Putting together the puzzle. I have all these little bits of information (e.g. how the long bones were oriented when they going down the slope…or this particular spot where a lot of the artifacts were clustered)…In my notebook, I have all of these bullet points of things that I noticed while in the field. And so now, I have to figure out how to get my head around that completely and come up with a big picture from it. That’s the hardest part.

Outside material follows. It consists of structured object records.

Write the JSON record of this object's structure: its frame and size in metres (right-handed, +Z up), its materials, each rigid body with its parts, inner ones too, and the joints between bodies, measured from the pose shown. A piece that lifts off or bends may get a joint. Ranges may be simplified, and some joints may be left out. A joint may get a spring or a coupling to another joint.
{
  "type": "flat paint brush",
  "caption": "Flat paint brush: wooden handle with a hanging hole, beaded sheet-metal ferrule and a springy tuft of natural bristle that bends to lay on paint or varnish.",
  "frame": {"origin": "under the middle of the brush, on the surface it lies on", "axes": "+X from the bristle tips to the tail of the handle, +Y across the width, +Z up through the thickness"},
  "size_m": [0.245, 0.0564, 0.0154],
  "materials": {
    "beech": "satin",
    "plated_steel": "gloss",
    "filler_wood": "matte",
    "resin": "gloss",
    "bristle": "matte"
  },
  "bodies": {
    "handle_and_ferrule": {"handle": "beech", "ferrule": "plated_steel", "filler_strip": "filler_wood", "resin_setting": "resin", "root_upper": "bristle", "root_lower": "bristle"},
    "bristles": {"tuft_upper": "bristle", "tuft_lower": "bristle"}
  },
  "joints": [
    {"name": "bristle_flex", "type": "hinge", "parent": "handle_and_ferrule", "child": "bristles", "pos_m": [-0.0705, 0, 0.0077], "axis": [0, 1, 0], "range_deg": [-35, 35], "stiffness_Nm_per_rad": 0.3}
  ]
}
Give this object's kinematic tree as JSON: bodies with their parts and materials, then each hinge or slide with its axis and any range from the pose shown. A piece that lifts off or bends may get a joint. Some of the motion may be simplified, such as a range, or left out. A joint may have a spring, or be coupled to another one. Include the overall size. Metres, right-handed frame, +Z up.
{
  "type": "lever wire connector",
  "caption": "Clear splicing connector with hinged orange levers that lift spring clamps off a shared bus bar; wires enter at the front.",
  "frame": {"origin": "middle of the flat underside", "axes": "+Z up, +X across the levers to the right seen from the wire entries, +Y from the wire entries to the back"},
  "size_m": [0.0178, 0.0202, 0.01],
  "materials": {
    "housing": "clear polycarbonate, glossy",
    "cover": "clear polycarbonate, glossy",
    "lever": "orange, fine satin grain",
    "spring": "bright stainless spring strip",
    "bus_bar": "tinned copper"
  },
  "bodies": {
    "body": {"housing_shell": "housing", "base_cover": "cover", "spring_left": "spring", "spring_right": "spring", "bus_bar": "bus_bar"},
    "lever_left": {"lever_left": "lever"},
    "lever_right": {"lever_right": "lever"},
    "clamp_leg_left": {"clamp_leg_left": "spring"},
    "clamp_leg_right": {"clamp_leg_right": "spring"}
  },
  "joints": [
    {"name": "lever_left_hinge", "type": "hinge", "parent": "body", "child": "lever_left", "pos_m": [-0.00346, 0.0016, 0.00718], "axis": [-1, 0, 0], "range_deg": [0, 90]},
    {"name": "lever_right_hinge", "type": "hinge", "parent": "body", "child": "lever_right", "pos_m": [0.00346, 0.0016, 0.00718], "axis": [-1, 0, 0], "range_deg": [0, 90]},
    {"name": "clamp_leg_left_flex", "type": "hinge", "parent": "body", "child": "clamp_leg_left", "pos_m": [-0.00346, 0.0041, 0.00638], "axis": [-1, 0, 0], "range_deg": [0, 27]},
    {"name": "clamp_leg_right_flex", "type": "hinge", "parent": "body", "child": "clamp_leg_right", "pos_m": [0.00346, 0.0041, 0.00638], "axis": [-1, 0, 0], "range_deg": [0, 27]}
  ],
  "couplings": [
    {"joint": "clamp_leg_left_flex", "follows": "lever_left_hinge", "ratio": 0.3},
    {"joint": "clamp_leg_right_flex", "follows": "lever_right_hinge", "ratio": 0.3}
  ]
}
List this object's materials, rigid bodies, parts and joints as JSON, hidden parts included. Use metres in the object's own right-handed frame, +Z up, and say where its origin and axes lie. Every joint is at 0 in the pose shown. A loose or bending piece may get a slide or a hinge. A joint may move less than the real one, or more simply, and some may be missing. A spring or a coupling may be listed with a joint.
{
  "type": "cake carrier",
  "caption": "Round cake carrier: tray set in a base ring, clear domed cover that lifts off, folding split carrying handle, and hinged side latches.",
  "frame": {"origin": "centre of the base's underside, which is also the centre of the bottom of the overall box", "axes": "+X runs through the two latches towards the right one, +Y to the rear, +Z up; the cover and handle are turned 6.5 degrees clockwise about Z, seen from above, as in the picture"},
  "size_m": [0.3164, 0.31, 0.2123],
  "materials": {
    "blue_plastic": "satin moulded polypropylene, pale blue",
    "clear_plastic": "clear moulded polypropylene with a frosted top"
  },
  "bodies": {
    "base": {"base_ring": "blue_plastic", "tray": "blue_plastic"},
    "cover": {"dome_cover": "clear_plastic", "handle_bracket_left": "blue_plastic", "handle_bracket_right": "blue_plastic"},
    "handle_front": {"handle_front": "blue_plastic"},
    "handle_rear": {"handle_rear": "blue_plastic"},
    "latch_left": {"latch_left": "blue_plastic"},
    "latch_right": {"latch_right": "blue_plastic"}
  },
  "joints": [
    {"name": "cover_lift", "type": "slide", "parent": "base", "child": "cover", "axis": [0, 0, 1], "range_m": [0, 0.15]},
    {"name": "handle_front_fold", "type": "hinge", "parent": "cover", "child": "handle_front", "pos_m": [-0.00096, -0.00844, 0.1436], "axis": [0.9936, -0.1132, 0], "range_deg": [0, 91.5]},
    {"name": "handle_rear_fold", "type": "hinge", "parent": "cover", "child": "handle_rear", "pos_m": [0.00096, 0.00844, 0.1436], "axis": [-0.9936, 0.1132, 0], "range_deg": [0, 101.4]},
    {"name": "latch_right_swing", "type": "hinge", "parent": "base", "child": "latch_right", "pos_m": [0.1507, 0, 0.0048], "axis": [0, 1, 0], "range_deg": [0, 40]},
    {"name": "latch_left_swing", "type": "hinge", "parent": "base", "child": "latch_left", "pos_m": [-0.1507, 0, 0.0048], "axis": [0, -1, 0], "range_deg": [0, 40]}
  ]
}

That's the same answer you gave when I asked what you like best!
Yeah – putting together the puzzle, that’s the hardest but also the best part. Because I have all the little bits of information/data – they’re all floating around in my head. If I can come to the conclusion of what it all means together, it will be so satisfying to finally fit all the pieces of the puzzle together.

What are your plans now?
I’m contemplating, since I have two majors, that I might be able to do 2 senior honors theses. It would be really interesting to see if I could use this URECA project as a senior honors thesis topic. It’s such an awesome project….but I also really want to do a senior honors thesis in functional morphology which is another lab I’m a part of in anthropology department, working with Prof. Russo.  I love working on both topics, so it would be hard to choose between them.
For next summer, I’ve been looking into a field school in Ethiopia. And long term, I would like to do a PhD in physical anthropology or paleoanthropology.  

Had you had generally positive experiences with mentors/professors?
I’ve had some amazing teachers and mentors! Prof. Hildebrand is awesome. She is super inspirational …And Prof. Gabrielle Russo is brilliant. Prof. Kimbel, one of the professors from the TBI field school was an amazing teacher as well, and Dr. Jason Lewis, the director of the summer TBI program was also a huge inspiration to me. I’ve learned so much from all of them!

Was it helpful to have the Angela & Dexter Bailey scholarship?
Yes – I wouldn’t have been able to go if I didn’t have funding. Having that grant –that was what made the summer possible for me. I never would have been able to go otherwise.

Will you get back to Turkana Basin?
If I plan on continuing in this field -- which I do -- the Turkana Basin is where everything is happening in the field. So I’m definitely going to have to go there again...thank goodness!